→ Data provided:

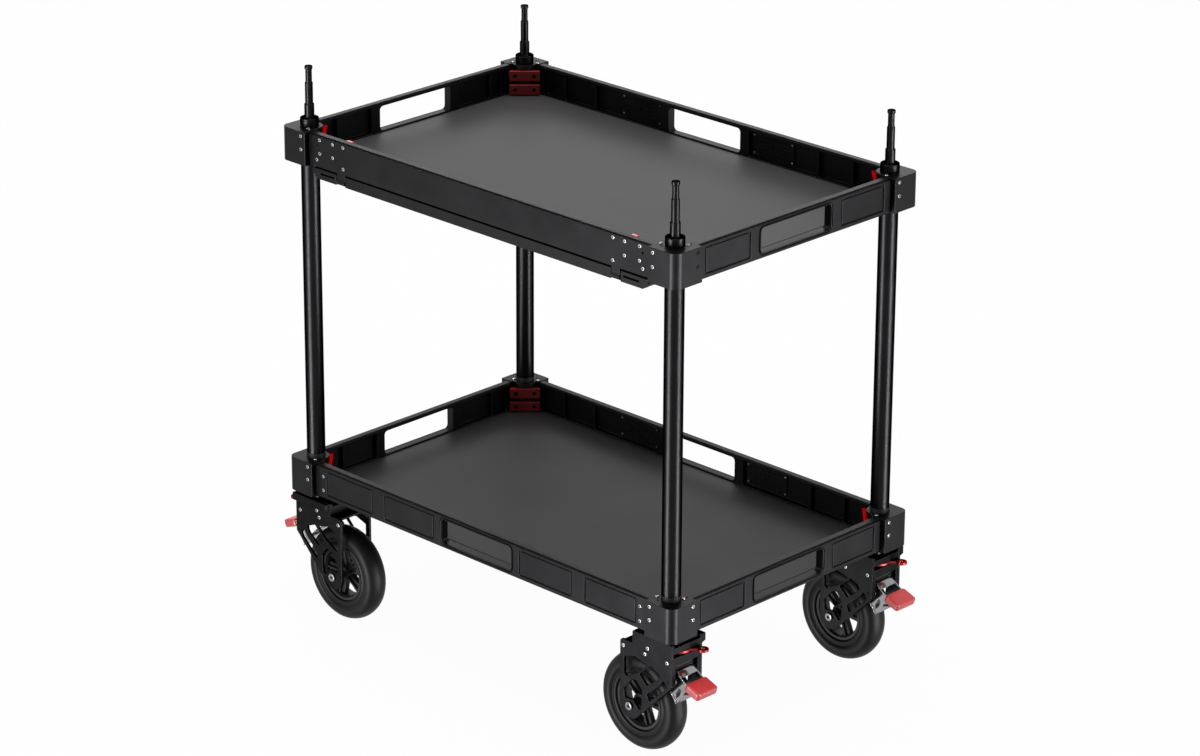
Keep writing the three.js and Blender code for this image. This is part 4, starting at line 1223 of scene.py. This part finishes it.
# Dark housing of the pedal's spring behind the front window, and the fins on its face
HOUSING_X = (22, 33)
HOUSING_Z = (193, 218)
HOUSING_GAP = 1
HOUSING_RADIUS = 2
HOUSING_EDGE = 0.8
FIN_RISES = (3, 9, 15)
FIN_HEIGHT = 2
FIN_DEPTH = 3
FIN_SEAT = 1
FIN_INSET = 3
FIN_RADIUS = 0.9

# The pedal's pin, as far behind the yoke's front edge and above its nose
PEDAL_PIN_PLACE = (9, 11)
PEDAL_X = YOKE_FRONT - PEDAL_PIN_PLACE[0]
PEDAL_Z = NOSE_Z + PEDAL_PIN_PLACE[1]


def caster(shell, corner):
    """A shell drawn for a caster, turned and moved to its corner."""
    place = swivel_place(corner)
    return spun(shell, 0 if CORNERS[corner]["side"][0] > 0 else 180, (place[0], place[1], 0))


def caster_point(point, outward, corner):
    """A point drawn for a caster and a direction from it, turned and moved to its corner."""
    sign = CORNERS[corner]["side"][0]
    place = swivel_place(corner)
    spot = np.array([place[0] + sign * point[0], place[1] + sign * point[1], point[2]])
    return spot, np.array([sign * outward[0], sign * outward[1], outward[2]])


def facing_plate(x, wide, high, thickness, radius=CROSS_RADIUS, rounding=PLATE_EDGE):
    """A plate drawn from the front, over the widths and heights given, from x forwards."""
    outline = rectangle(wide[0], high[0], wide[1], high[1], radius)
    return put(slab(outline, thickness, rounding=rounding), (x, 0, 0), NORTH, UP)


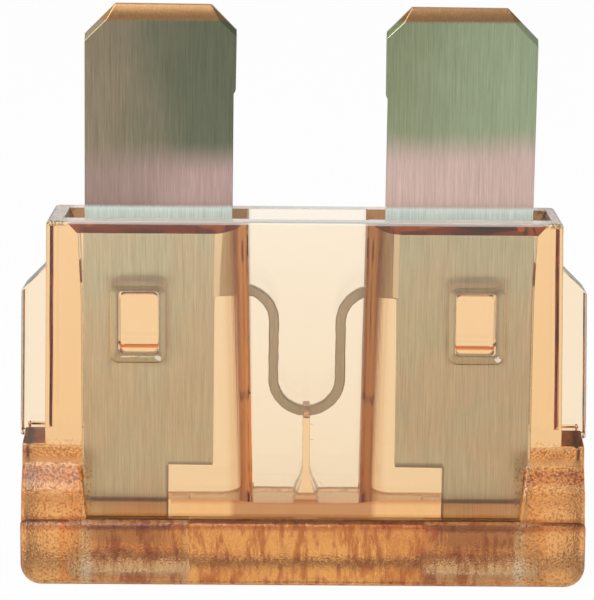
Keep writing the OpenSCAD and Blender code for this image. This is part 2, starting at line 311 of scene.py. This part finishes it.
def buildShoulder(face):
    h = housing
    low, inward = 1.7, lean(h["shoulderTop"] - h["headH"])
    t, w = h["headT"] / 2 - h["shoulderBack"], h["headW"] / 2 - 0.03
    inner = h["headW"] / 2 - h["shoulderW"]
    rampZ = h["shoulderTop"] - h["shoulderRamp"]
    rootY = face * 1.2  # inside the body
    rings = []
    for z, depth, part in ((low, t, 0), (rampZ, t - inward, h["shoulderLeanAtRamp"]),
                           (h["shoulderTop"], h["bodyT"] / 2 - inward - 0.03, 1)):
        rings.append(level(inner + h["shoulderLean"] * part, w - lean(z - h["headH"]), rootY, face * depth, z))
    return roundEdges(loft(rings), h["shoulderEdge"], 4, 18)


# Housing: the cavity, drawn as what is taken out; its fit follows the element

cavity = {
    "offset": 0.1, "floor": 2.57, "above": 0.4,
    "sideGap": 0.05, "edgeGap": 0.08, "mouthGap": 0.1, "pegGap": 0.09, "linkGap": 0.1,
    "funnelDepth": 0.55, "funnelSide": 0.7, "funnelEnd": 0.4, "taperH": 2.8,
    "cornerX": 2.87, "mouthX": 3.18, "cornerR": 1.3, "depth": 1.9, "mouthDepth": 2.35,
    "slotEdge": 0.12, "ribW": 0.24, "ribOver": 0.05, "ribFootW": 0.95, "ribFootH": 1.1, "ribEdge": 0.035,
    "filmW": 0.2, "filmWave": 0.05, "filmShake": 0.03, "filmShort": 0.7,
    "pocketIn": 3.95, "pocketOut": 8.0, "pocketT": 1.8, "pocketH": 1.7, "pocketEdge": 0.07,
    "leadIn": 0.12, "leadW": 0.028, "pegCorner": 0.16,
    "dimpleW": 1.86, "dimpleH": 2.6, "dimpleDepth": 0.18, "dimpleUp": 0.2, "dimpleCorner": 0.3,
}
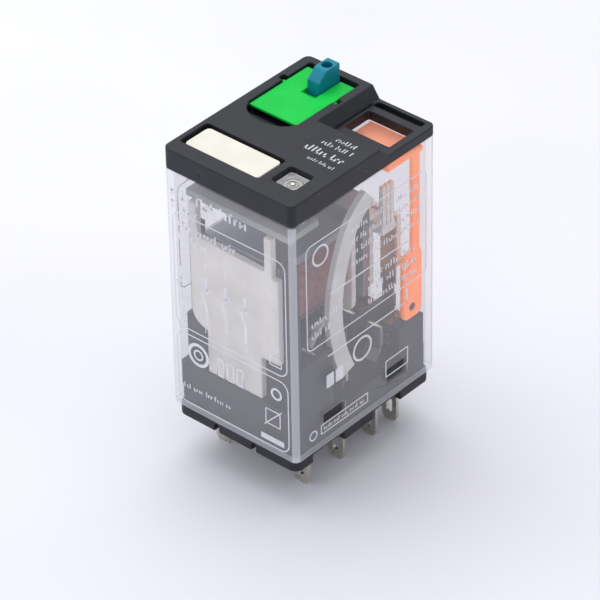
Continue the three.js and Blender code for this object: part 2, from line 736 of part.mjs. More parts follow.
function makeCase() {
  const halfWidth = caseWidth / 2;
  const halfDepth = caseDepth / 2;
  let body = roundedBox(
    -halfWidth, halfWidth, -halfDepth, halfDepth, caseBottom, caseTop, caseCornerRadius,
  );
  body = body.subtract(roundedBox(
    -innerHalfWidth, innerHalfWidth, -innerHalfDepth, innerHalfDepth,
    caseBottom - 1, caseInnerTop, 0.3,
  ));
  for (const window of snapWindows) {
    body = body.subtract(box(
      -caseWidth, caseWidth, window.y0, window.y1, window.z0, window.z1,
    ));
  }
  // openings for the LED, the button with the door's tail, and the cap's pegs
  const ledHole = rod(ledRadius + run, caseInnerTop - 1, caseTop + 1);
  body = body.subtract(turnedAlongZ(ledPlace.x, ledPlace.y, ledHole, 20));
  body = body.subtract(box(
    door.left - run, door.right + run, doorPivot - 1.0, door.rear + run, caseInnerTop - 1, caseTop + 1,
  ));
  for (const [x, y] of capPegs) {
    body = body.subtract(turnedAlongZ(x, y, rod(0.8 + seat, caseInnerTop - 1, caseTop + 1), 12));
  }
  addPiece('case', 'clear', body);
}

// ---- cap ----

// an outline drawn in (x, y), cut or raised between two heights
function column(shape, z0, z1, curveSegments = 8) {
  const geometry = new THREE.ExtrudeGeometry(shape, { depth: z1 - z0, bevelEnabled: false, curveSegments });
  geometry.translate(0, 0, z0);
  return solid(geometry);
}

function makeCap() {
  const halfWidth = caseWidth / 2;
  const halfDepth = caseDepth / 2;
  const above = plateau + 1;
  let body = roundedBox(-halfWidth, halfWidth, -halfDepth, halfDepth, capBottom, plateau, 0.9);

  // the low corner behind a sloped step, beside a sloped ridge
  const stepStart = 2.8;
  const ridge = 0.3;
  const far = caseDepth;
  const stepCut = sideProfile(polygon([
    [stepStart, plateau + 0.01], [stepStart + capStepSlope, lowTop], [far, lowTop],
    [far, above], [stepStart, above],
  ]), ridge, far);
  const ridgeCut = frontProfile(polygon([
    [ridge, plateau + 0.01], [ridge + capStepSlope * 0.7, lowTop], [far, lowTop],
    [far, above], [ridge, above],
  ]), stepStart, far);
  body = body.subtract(stepCut.intersect(ridgeCut));
  const groove = { left: ridge + capStepSlope * 0.7, width: 0.5, depth: 0.35 };
  body = body.subtract(box(
    groove.left, groove.left + groove.width, stepStart + capStepSlope + 0.2, halfDepth - 1.4,
    lowTop - groove.depth, above,
  ));

  // flag window, rear slot and LED window
  body = body.subtract(box(
    flagWindow.left, flagWindow.right, flagWindow.front, flagWindow.rear, capBottom - 1, above,
  ));
  body = body.subtract(roundedBox(1.7, 9.3, 11.7, 12.75, lowTop - 0.9, above, 0.4));
  body = body.subtract(roundedBox(
    ledPlace.x - 1.87, ledPlace.x + 1.87, ledPlace.y - 1.87, ledPlace.y + 1.87,
    capBottom - 1, above, 0.45,
  ));

  // legend pocket
  const pocket = legend.thickness + legend.drop + seat;
  body = body.subtract(roundedBox(
    legend.left - 0.65, legend.right + run, legend.front - seat, legend.rear + 0.5,
    plateau - pocket, above, 0.4,
  ));

  // door pocket, its pivot notches, the opening behind the pivot and the thumb recess
  const doorFloor = plateau - door.drop - door.thickness - 0.15;
  const gap = 0.12;
  body = body.subtract(box(
    door.left - gap, door.right + gap, door.front - 0.15, door.rear + run, doorFloor, above,
  ));
  body = body.subtract(box(
    door.left - gap, door.right + gap, doorPivot - 1.0, door.rear + run, capBottom - 1, above,
  ));
  body = body.subtract(box(
    door.left - 0.85, door.right + 0.85, doorPivot - 0.5, doorPivot + 0.5, doorFloor, above,
  ));
  const recess = new THREE.Shape();
  recess.absellipse((door.left + door.right) / 2, door.front, 3.8, 2.3, Math.PI, 2 * Math.PI, false);
  recess.lineTo(door.right - 0.1, door.front + 0.6);
  recess.lineTo(door.left + 0.1, door.front + 0.6);
  body = body.subtract(column(recess, plateau - 1.3, above));

  // hollows under the top, and the pegs that hold the cap to the case
  const skin = 1.1;
  body = body.subtract(box(1.0, 9.3, -5.6, 1.6, capBottom - 1, plateau - skin));
  body = body.subtract(box(-9.3, 3.0, -12.3, -6.2, capBottom - 1, plateau - pocket - 0.8));
  for (const [x, y] of capPegs) {
    body = body.add(turnedAlongZ(x, y, rod(0.8, caseInnerTop - 0.3, plateau - 0.9), 12));
  }
  const dimple = turnedAlongY(-4.4, plateau - 1.7, rod(0.22, -halfDepth - 1, -halfDepth + 0.15), 10);
  addPiece('cap', 'black', body.subtract(dimple));
}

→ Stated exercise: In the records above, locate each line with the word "scene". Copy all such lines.

→ Answer to this exercise:
Keep writing the three.js and Blender code for this image. This is part 4, starting at line 1223 of scene.py. This part finishes it.
Keep writing the OpenSCAD and Blender code for this image. This is part 2, starting at line 311 of scene.py. This part finishes it.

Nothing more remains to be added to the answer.